The deepening crisis in Ukraine with some 100,000 Russian troops amassed along the border, as well as the recent announcement by the Biden administration to escalate U.S military presence in the region with possible deployment of thousands of combat-ready troops has rattled Wall Street and stoked fears that a NATO-Russia showdown would send oil and gas prices soaring.
As investors dump equities and tech for safe havens in commodities, emerging markets are bearing the brunt of global volatility, and Colombia is no exception despite GDP growth for this year expected to out-perform regional players.
With supply-chains disrupted by Omicron, vaccine mandates for truckers and an energy crisis looming in Europe, uncapped inflation is also gouging away at confidence in international monetary policy, ahead of the first meeting for the year of the U.S Federal Reserve.
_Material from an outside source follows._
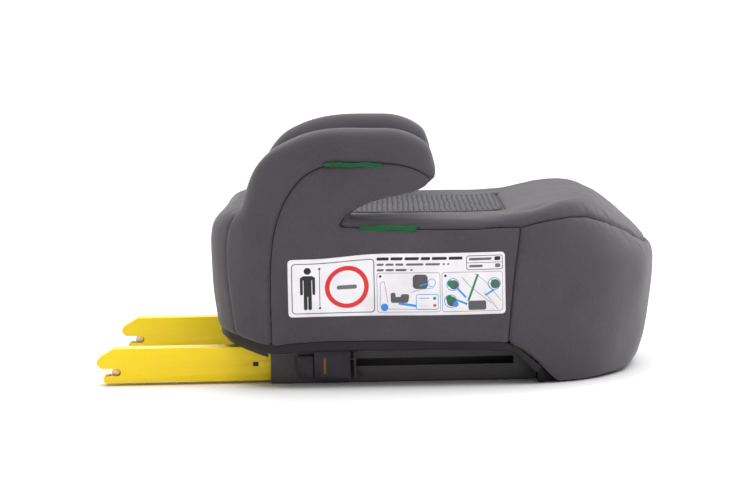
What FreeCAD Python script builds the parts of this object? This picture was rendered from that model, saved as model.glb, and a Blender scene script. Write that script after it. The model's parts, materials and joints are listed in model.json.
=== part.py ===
"""Backless booster seat with two rigid sliding anchor connectors.

Frame, millimetres: +X is where the seated child faces, +Y is the child's left, +Z is up.
The origin is on the floor, midway along the overall length, on the mid plane.
"""
import FreeCAD, Part
import math
import os
import Sketcher

RIGHT, LEFT = -1, 1
SIDES = {"right": RIGHT, "left": LEFT}

DIMENSIONS = {
    # overall
    "front_x": 257.0, "back_x": -151.0, "seat_width": 424.0, "seat_top": 153.0,
    "cover_wall": 14.0, "rear_radius": 85.0, "front_radius": 150.0, "hem_level": 43.0,
    # base shell
    "base_wall": 3.0, "plate_bottom": 37.0, "plate_top": 41.0, "skirt_bottom": 36.0,
    "foot_x": 146.0, "foot_wall_width": 367.0, "core_bottom": 43.2, "core_top": 140.0,
    # arm rests
    "armrest_top": 233.0, "armrest_thick": 64.0, "armrest_core_thick": 36.0,
    # rails
    "connector_spacing": 280.0, "rail_back": -97.0, "rail_front": 143.0, "rail_width": 36.0,
    "rail_bore": 26.0, "rail_floor": 2.6, "rail_roof": 34.4, "slot_low": 15.0, "slot_high": 22.0,
    "slot_back": -72.0, "slot_front": 125.0,
    # connector arms
    "tip_x": -257.8, "arm_width": 25.0, "arm_bottom": 3.0, "arm_top": 34.0, "arm_end": -20.0,
    "throat_low": 9.0, "throat_high": 16.0, "throat_end": -235.0,
    "pivot_x": -205.0, "pivot_z": 23.5, "pivot_radius": 2.5, "nose_x": -240.0, "nose_z": 12.2,
    "nose_radius": 4.0, "pawl_x": -45.0, "pawl_pitch": 15.0,
    # carriage
    "carriage_back": -57.0, "carriage_front": -24.0, "carriage_bottom": 4.0, "carriage_top": 30.0,
    "carriage_face": 27.5,
}

doc = FreeCAD.newDocument("booster_seat")
sheet = doc.addObject("Spreadsheet::Sheet", "dims")
for row, (alias, value) in enumerate(DIMENSIONS.items(), start=1):
    sheet.set("A%d" % row, str(value))
    sheet.setAlias("A%d" % row, alias)
doc.recompute()


class Size:
    """A length that knows its value and the sheet expression that drives it."""

    def __init__(self, value, text):
        self.value = value
        self.text = text

    def __add__(self, other):
        other = size(other)
        return Size(self.value + other.value, "(%s + %s)" % (self.text, other.text))

    def __sub__(self, other):
        other = size(other)
        return Size(self.value - other.value, "(%s - %s)" % (self.text, other.text))

    def __mul__(self, factor):
        return Size(self.value * factor, "(%s * %s)" % (self.text, factor))

    def __truediv__(self, divisor):
        return Size(self.value / divisor, "(%s / %s)" % (self.text, divisor))

    def __radd__(self, other):
        return size(other) + self

    def __rsub__(self, other):
        return size(other) - self

    def __neg__(self):
        return self * -1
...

As the FED mulls a rate hike to fight inflation, and one of many predicted this year, the IMF cut its 2022 forecast for global growth to 4.4%, more than one percentage point lower than the OECD’s benchmark of 5.5% for Colombia.
Even though a strong peso has been good for key agricultural exports – flowers, coffee, avocado – inflation shows no sign of dropping below 4.4% this year, and number less than DANE’s (Department of National Statistics), 6.7% inflation target that will affect the household incomes of the country’s most poor.